* Problem details:
Output the material below in full, exactly as it is.

* begin Data block *

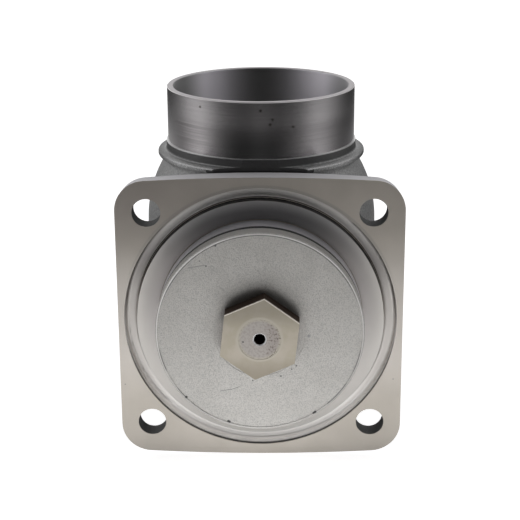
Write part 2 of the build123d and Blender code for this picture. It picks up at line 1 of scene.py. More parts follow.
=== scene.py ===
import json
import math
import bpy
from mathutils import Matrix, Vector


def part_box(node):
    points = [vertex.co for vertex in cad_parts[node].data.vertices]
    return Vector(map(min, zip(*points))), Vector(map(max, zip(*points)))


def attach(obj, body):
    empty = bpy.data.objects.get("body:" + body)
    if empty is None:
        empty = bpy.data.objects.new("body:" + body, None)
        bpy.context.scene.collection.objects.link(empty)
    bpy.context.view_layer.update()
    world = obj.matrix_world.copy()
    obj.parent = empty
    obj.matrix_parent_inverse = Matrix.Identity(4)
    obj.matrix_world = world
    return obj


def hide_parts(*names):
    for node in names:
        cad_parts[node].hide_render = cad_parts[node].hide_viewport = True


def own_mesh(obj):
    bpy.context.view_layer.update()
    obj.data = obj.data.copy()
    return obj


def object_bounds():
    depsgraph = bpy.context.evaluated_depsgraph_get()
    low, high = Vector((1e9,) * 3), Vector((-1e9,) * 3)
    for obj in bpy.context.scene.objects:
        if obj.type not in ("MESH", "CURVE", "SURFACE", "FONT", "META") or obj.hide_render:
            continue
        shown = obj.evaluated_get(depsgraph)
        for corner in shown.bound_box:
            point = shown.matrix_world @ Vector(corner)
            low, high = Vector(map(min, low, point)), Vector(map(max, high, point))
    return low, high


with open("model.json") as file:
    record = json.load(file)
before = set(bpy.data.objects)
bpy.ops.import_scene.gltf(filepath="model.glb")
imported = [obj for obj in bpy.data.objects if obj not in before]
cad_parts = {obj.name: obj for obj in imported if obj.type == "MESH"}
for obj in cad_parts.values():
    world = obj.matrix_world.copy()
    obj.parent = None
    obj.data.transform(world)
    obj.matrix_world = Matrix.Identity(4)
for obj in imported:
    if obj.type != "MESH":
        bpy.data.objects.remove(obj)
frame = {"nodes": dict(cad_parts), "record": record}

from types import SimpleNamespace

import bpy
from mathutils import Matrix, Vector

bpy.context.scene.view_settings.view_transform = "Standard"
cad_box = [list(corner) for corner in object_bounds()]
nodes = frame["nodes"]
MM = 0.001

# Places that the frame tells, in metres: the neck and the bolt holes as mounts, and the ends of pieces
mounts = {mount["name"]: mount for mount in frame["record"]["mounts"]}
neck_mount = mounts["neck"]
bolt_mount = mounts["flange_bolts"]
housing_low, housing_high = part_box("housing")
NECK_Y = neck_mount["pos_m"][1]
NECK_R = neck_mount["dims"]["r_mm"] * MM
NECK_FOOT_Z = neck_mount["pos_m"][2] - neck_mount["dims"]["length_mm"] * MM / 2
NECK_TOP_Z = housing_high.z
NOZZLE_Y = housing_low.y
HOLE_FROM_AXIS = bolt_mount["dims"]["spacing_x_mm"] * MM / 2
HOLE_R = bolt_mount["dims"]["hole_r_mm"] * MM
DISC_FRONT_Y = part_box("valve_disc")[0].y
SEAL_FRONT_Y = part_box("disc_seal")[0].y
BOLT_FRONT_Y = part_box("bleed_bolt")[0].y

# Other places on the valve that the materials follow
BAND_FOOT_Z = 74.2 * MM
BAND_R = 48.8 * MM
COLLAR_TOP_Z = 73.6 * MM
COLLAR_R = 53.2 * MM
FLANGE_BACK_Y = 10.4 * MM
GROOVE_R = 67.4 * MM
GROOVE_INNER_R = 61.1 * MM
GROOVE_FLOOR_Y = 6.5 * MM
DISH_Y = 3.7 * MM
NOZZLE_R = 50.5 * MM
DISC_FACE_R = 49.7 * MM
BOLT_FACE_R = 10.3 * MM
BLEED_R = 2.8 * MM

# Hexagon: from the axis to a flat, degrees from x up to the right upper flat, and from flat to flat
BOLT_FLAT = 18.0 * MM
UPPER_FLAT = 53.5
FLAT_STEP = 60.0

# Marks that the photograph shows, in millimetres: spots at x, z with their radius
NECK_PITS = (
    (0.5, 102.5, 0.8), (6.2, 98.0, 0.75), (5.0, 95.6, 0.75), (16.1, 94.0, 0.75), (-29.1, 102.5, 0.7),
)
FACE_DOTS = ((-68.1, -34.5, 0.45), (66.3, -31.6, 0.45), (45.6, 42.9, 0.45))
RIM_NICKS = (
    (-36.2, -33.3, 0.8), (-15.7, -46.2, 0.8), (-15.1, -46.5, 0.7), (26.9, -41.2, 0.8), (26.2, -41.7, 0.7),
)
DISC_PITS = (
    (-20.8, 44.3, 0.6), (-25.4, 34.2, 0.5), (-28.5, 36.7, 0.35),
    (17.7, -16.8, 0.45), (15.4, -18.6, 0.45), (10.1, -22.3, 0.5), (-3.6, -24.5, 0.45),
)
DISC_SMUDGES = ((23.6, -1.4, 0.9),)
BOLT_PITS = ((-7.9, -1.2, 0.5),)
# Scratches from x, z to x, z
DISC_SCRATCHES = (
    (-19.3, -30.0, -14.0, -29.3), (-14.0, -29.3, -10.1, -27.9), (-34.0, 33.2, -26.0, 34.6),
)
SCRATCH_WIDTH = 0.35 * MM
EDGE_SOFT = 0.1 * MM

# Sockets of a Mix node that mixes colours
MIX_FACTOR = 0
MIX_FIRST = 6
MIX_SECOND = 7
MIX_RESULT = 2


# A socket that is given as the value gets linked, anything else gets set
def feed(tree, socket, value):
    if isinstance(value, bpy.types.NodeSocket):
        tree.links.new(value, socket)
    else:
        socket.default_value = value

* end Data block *

* Output:
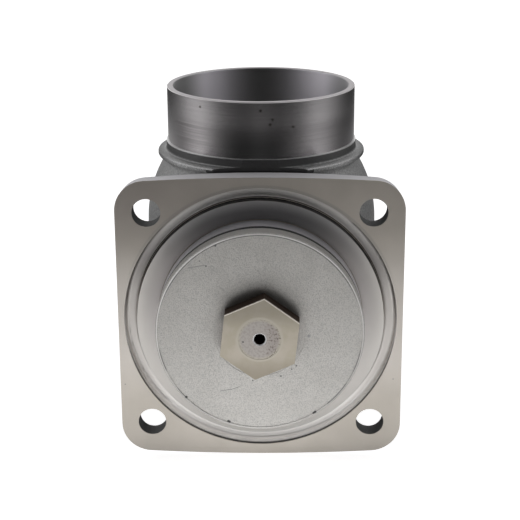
Write part 2 of the build123d and Blender code for this picture. It picks up at line 1 of scene.py. More parts follow.
=== scene.py ===
import json
import math
import bpy
from mathutils import Matrix, Vector


def part_box(node):
    points = [vertex.co for vertex in cad_parts[node].data.vertices]
    return Vector(map(min, zip(*points))), Vector(map(max, zip(*points)))


def attach(obj, body):
    empty = bpy.data.objects.get("body:" + body)
    if empty is None:
        empty = bpy.data.objects.new("body:" + body, None)
        bpy.context.scene.collection.objects.link(empty)
    bpy.context.view_layer.update()
    world = obj.matrix_world.copy()
    obj.parent = empty
    obj.matrix_parent_inverse = Matrix.Identity(4)
    obj.matrix_world = world
    return obj


def hide_parts(*names):
    for node in names:
        cad_parts[node].hide_render = cad_parts[node].hide_viewport = True


def own_mesh(obj):
    bpy.context.view_layer.update()
    obj.data = obj.data.copy()
    return obj


def object_bounds():
    depsgraph = bpy.context.evaluated_depsgraph_get()
    low, high = Vector((1e9,) * 3), Vector((-1e9,) * 3)
    for obj in bpy.context.scene.objects:
        if obj.type not in ("MESH", "CURVE", "SURFACE", "FONT", "META") or obj.hide_render:
            continue
        shown = obj.evaluated_get(depsgraph)
        for corner in shown.bound_box:
            point = shown.matrix_world @ Vector(corner)
            low, high = Vector(map(min, low, point)), Vector(map(max, high, point))
    return low, high


with open("model.json") as file:
    record = json.load(file)
before = set(bpy.data.objects)
bpy.ops.import_scene.gltf(filepath="model.glb")
imported = [obj for obj in bpy.data.objects if obj not in before]
cad_parts = {obj.name: obj for obj in imported if obj.type == "MESH"}
for obj in cad_parts.values():
    world = obj.matrix_world.copy()
    obj.parent = None
    obj.data.transform(world)
    obj.matrix_world = Matrix.Identity(4)
for obj in imported:
    if obj.type != "MESH":
        bpy.data.objects.remove(obj)
frame = {"nodes": dict(cad_parts), "record": record}

from types import SimpleNamespace

import bpy
from mathutils import Matrix, Vector

bpy.context.scene.view_settings.view_transform = "Standard"
cad_box = [list(corner) for corner in object_bounds()]
nodes = frame["nodes"]
MM = 0.001

# Places that the frame tells, in metres: the neck and the bolt holes as mounts, and the ends of pieces
mounts = {mount["name"]: mount for mount in frame["record"]["mounts"]}
neck_mount = mounts["neck"]
bolt_mount = mounts["flange_bolts"]
housing_low, housing_high = part_box("housing")
NECK_Y = neck_mount["pos_m"][1]
NECK_R = neck_mount["dims"]["r_mm"] * MM
NECK_FOOT_Z = neck_mount["pos_m"][2] - neck_mount["dims"]["length_mm"] * MM / 2
NECK_TOP_Z = housing_high.z
NOZZLE_Y = housing_low.y
HOLE_FROM_AXIS = bolt_mount["dims"]["spacing_x_mm"] * MM / 2
HOLE_R = bolt_mount["dims"]["hole_r_mm"] * MM
DISC_FRONT_Y = part_box("valve_disc")[0].y
SEAL_FRONT_Y = part_box("disc_seal")[0].y
BOLT_FRONT_Y = part_box("bleed_bolt")[0].y

# Other places on the valve that the materials follow
BAND_FOOT_Z = 74.2 * MM
BAND_R = 48.8 * MM
COLLAR_TOP_Z = 73.6 * MM
COLLAR_R = 53.2 * MM
FLANGE_BACK_Y = 10.4 * MM
GROOVE_R = 67.4 * MM
GROOVE_INNER_R = 61.1 * MM
GROOVE_FLOOR_Y = 6.5 * MM
DISH_Y = 3.7 * MM
NOZZLE_R = 50.5 * MM
DISC_FACE_R = 49.7 * MM
BOLT_FACE_R = 10.3 * MM
BLEED_R = 2.8 * MM

# Hexagon: from the axis to a flat, degrees from x up to the right upper flat, and from flat to flat
BOLT_FLAT = 18.0 * MM
UPPER_FLAT = 53.5
FLAT_STEP = 60.0

# Marks that the photograph shows, in millimetres: spots at x, z with their radius
NECK_PITS = (
    (0.5, 102.5, 0.8), (6.2, 98.0, 0.75), (5.0, 95.6, 0.75), (16.1, 94.0, 0.75), (-29.1, 102.5, 0.7),
)
FACE_DOTS = ((-68.1, -34.5, 0.45), (66.3, -31.6, 0.45), (45.6, 42.9, 0.45))
RIM_NICKS = (
    (-36.2, -33.3, 0.8), (-15.7, -46.2, 0.8), (-15.1, -46.5, 0.7), (26.9, -41.2, 0.8), (26.2, -41.7, 0.7),
)
DISC_PITS = (
    (-20.8, 44.3, 0.6), (-25.4, 34.2, 0.5), (-28.5, 36.7, 0.35),
    (17.7, -16.8, 0.45), (15.4, -18.6, 0.45), (10.1, -22.3, 0.5), (-3.6, -24.5, 0.45),
)
DISC_SMUDGES = ((23.6, -1.4, 0.9),)
BOLT_PITS = ((-7.9, -1.2, 0.5),)
# Scratches from x, z to x, z
DISC_SCRATCHES = (
    (-19.3, -30.0, -14.0, -29.3), (-14.0, -29.3, -10.1, -27.9), (-34.0, 33.2, -26.0, 34.6),
)
SCRATCH_WIDTH = 0.35 * MM
EDGE_SOFT = 0.1 * MM

# Sockets of a Mix node that mixes colours
MIX_FACTOR = 0
MIX_FIRST = 6
MIX_SECOND = 7
MIX_RESULT = 2


# A socket that is given as the value gets linked, anything else gets set
def feed(tree, socket, value):
    if isinstance(value, bpy.types.NodeSocket):
        tree.links.new(value, socket)
    else:
        socket.default_value = value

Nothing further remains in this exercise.